Thanks for all your help!
mkly replied on at Permalink Reply
mkly
Are you sure that's not because you are escaping single quotes and wrapping in double quotes?

I don't think
LIKE "%\nMen\'s Health\n%"

Matches the phrase
Men's Health

afaik
LIKE '%\nMen\'s Health\n%'

does match
Men's Health

Are you sure there isn't something else(like a tag or something) that is matching the term health?
hutman replied on at Permalink Reply
hutman
I'm not honestly sure. I originally tried it with single quotes but that wasn't working right because of the escaping. I looked at the debug output from the page list on both the dropdown filtered page list and the search block page list and noticed that the dropdown had double quotes. Then I changed the search to match.

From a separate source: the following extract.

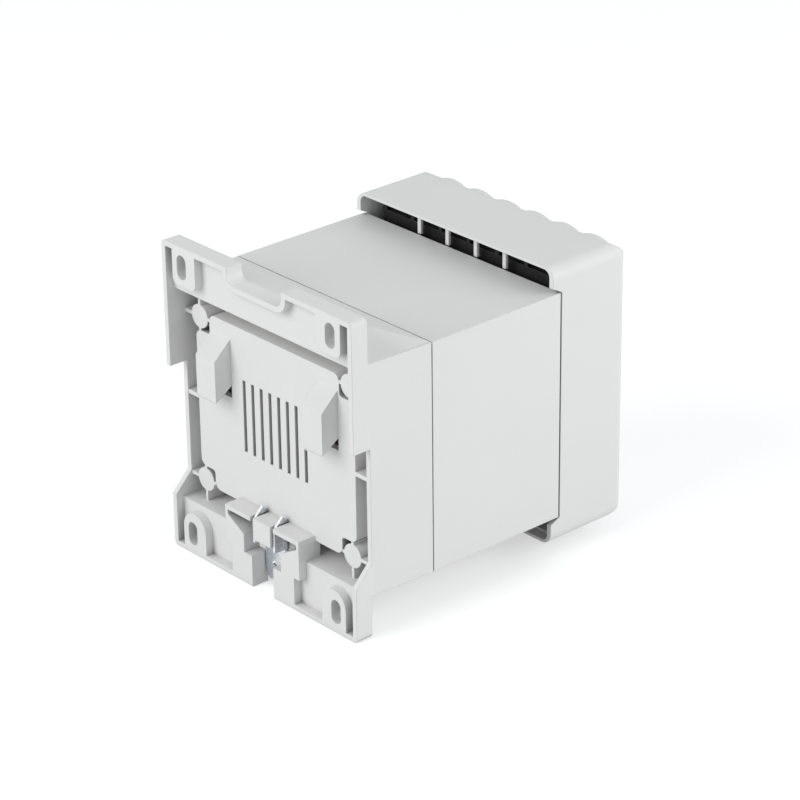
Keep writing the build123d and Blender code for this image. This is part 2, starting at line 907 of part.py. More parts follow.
def clamps(upper):
    """Six saddle clamps on the terminal plates."""
    level = terminal_levels()[1 if upper else 0]
    seat = block_front + tag_thickness
    pieces = []
    for x in poles():
        section = Pos(x, level) * Rectangle(2 * clamp_half_width, 2 * clamp_half_height)
        saddle = forward(section, seat, clamp_thickness + clamp_lip_drop)
        groove = Pos(x, level) * Rectangle(2 * (clamp_half_width - clamp_lip), 2 * clamp_half_height)
        saddle -= forward(groove, seat, clamp_lip_drop)
        hole = terminal_screw_radius + terminal_hole_clearance
        saddle -= rod(x, level, hole, seat, clamp_thickness + clamp_lip_drop)
        pieces.append(saddle)
    return pieces


def terminal_screws(upper):
    """Six clamping screws."""
    level = terminal_levels()[1 if upper else 0]
    screw = slotted_screw(
        terminal_screw_radius,
        terminal_screw_end,
        block_front + tag_thickness + clamp_lip_drop + clamp_thickness,
        terminal_head_radius,
        terminal_head_height,
        terminal_slot_width,
        terminal_slot_depth,
    )
    return [Pos(x, 0, level) * screw for x in poles()]


def leads(upper):
    """Two lead wires, from the wrap of a winding to the outer tags."""
    level = terminal_levels()[1 if upper else 0]
    inward = -1 if upper else 1
    bottom, height = winding_place(upper)
    start_z = bottom + height / 2 - inward * lead_start_rise
    _, half_y = tube_half_sizes()
    face = core_middle + half_y + winding_build + wrap_thickness
    tag_depth = block_front - lead_radius - lead_seat_gap
    end_z = level + inward * (block_half_height + lead_end_gap)
    pieces = []
    for side in (-1, 1):
        tag_x = side * poles()[-1]
        route = FilletPolyline(
            (side * lead_start_x, -face, start_z),
            (side * lead_start_x, -(face + lead_run + lead_bend), start_z),
            (tag_x, -tag_depth, start_z),
            (tag_x, -tag_depth, end_z),
            radius=lead_bend,
        )
        start = Plane(origin=route @ 0, z_dir=route % 0)
        pieces.append(sweep(start * Circle(lead_radius), path=route))
    return pieces


def write(name, *pieces):
    """Move a node's pieces to the part's frame and write them."""
    to_frame = Pos(0, 0, -slot_high_z)
    solids = [solid for piece in pieces for solid in (to_frame * piece).solids()]
    node = solids[0] if len(solids) == 1 else Compound(children=solids)
    export_step(node, os.path.join("parts", name + ".step"))


os.makedirs("parts", exist_ok=True)
write("rear_housing", rear_housing())
write("middle_housing", middle_housing())
write("front_cover", front_cover())
write("rail_clip", rail_clip())
write("clip_spring", clip_spring())
write("core_e_laminations", core_e_laminations())
write("core_i_laminations", core_i_laminations())
write("bobbin", bobbin())
write("core_screws", *core_screws())
write("core_washers", *core_washers())
for winding_name, is_upper in (("primary", True), ("secondary", False)):
    write(winding_name + "_winding", winding(is_upper))
    write(winding_name + "_wrap", winding_wrap(is_upper))
    write(winding_name + "_terminal_block", terminal_block(is_upper))
    write(winding_name + "_tags", *tags(is_upper))
    write(winding_name + "_clamps", *clamps(is_upper))
    write(winding_name + "_terminal_screws", *terminal_screws(is_upper))
    write(winding_name + "_leads", *leads(is_upper))
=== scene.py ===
"""Looks for a transformer for 35 mm rail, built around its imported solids."""

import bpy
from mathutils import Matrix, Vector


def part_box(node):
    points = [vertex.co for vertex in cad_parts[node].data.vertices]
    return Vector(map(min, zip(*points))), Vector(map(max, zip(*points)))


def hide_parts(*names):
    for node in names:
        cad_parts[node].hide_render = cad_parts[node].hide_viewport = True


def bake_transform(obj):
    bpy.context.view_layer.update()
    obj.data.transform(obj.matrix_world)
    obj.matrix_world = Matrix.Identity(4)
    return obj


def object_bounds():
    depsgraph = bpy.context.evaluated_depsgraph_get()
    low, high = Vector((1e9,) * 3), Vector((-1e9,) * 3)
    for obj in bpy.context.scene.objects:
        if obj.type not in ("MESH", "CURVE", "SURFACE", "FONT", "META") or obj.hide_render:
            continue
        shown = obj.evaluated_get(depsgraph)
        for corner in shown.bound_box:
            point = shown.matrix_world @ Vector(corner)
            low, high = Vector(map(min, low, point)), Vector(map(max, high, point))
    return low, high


bl_info = {
    "name": "Rail Transformer Looks",
    "version": (1, 0, 0),
    "blender": (4, 5, 0),
    "location": "View3D > Sidebar > Transformer",
    "description": "Finishes the solids of a rail transformer and lights them as for a catalogue",
    "category": "Object",
}

import math

import bmesh
import bpy
from bpy.props import FloatProperty, FloatVectorProperty, PointerProperty
from mathutils import Matrix, Vector

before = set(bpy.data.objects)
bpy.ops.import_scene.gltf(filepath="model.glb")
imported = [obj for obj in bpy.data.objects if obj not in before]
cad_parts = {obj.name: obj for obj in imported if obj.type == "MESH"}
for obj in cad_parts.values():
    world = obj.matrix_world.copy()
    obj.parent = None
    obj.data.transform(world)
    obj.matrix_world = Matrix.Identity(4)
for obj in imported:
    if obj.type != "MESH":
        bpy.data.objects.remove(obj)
CAD_BOX = [list(corner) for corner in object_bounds()]
MM = 0.001

CASE_NODES = ("rear_housing", "middle_housing", "front_cover")
CORE_NODES = ("core_e_laminations", "core_i_laminations")
WINDING_NODES = ("primary_winding", "secondary_winding")
WRAP_NODES = ("primary_wrap", "secondary_wrap")
LEAD_NODES = ("primary_leads", "secondary_leads")
BLOCK_NODES = ("primary_terminal_block", "secondary_terminal_block")
TAG_NODES = ("primary_tags", "secondary_tags")
FASTENER_NODES = (
    "core_screws",
    "core_washers",
    "primary_clamps",
    "secondary_clamps",
    "primary_terminal_screws",
    "secondary_terminal_screws",
)

ENAMEL_COLOUR = (0.36, 0.10, 0.03)
FILM_COLOUR = (0.52, 0.30, 0.05)
NYLON_COLOUR = (0.02, 0.02, 0.022)
BLOCK_COLOUR = (0.018, 0.018, 0.018)
TIN_COLOUR = (0.62, 0.61, 0.58)
SPRING_COLOUR = (0.72, 0.73, 0.75)
COAT_ROUGHNESS = 0.1

# The stage. Lamps are placed from the point that the camera looks at, which they face.
VIEW_TARGET = Vector((0.0, -0.04725, -0.0457))
KEY_PLACE = Vector((0.30, 1.20, 0.70))
KEY_SIZE = 1.1
FILL_PLACE = Vector((-1.02, -0.58, 0.32))
FILL_SIZE = 1.0
FLOOR_HALF_WIDTH = 6.0
FLOOR_COLOUR = (0.72, 0.72, 0.72, 1.0)
FLOOR_GLOW = 0.48
LIGHT_COLOUR = (0.93, 0.975, 1.0, 1.0)
BACKDROP_COLOUR = (1.0, 1.0, 1.0, 1.0)


# Properties

class CaseProperties(bpy.types.PropertyGroup):
    colour: FloatVectorProperty(
        name="Case colour",
        description="Light grey of the moulded case",
        subtype="COLOR",
        size=3,
        min=0.0,
        max=1.0,
        default=(0.750, 0.745, 0.736),
    )
    roughness: FloatProperty(
        name="Roughness", description="How matt the moulding is", default=0.52, min=0.0, max=1.0
    )
    grain_size: FloatProperty(
        name="Grain size",
        description="Size of the eroded grain of the mould",
        default=0.35 * MM,
        unit="LENGTH",
    )
    edge_radius: FloatProperty(
        name="Edge radius",
        description="Small rounding that a moulded edge has",
        default=0.35 * MM,
        unit="LENGTH",
    )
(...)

It does seem to match properly when using the dropdown filter with the double quotes.
mkly replied on at Permalink Reply
mkly
Ok, learning me a MySQL.

It appears this needs to be
LIKE '%\\nMen\'s Health\\n%'


So that kind of brings us back to

$pl->filter(false, 'ak_show_topic LIKE '.$db->quote('%\n'.$topic.'\n%'));


Sorry my mysql is awful.
hutman replied on at Permalink Reply
hutman
My mysql is not the best, either.

When I had it like that, it only returned 3 pages, and one of them was Women's. There should 8 of them with Men's Health. If you have the %\n in double quotes, then it shows up with only one \ in front of the n when you debug, but then returns both entries. If you use single quotes you get the \\n format, but it only returns the 3 pages that are women's.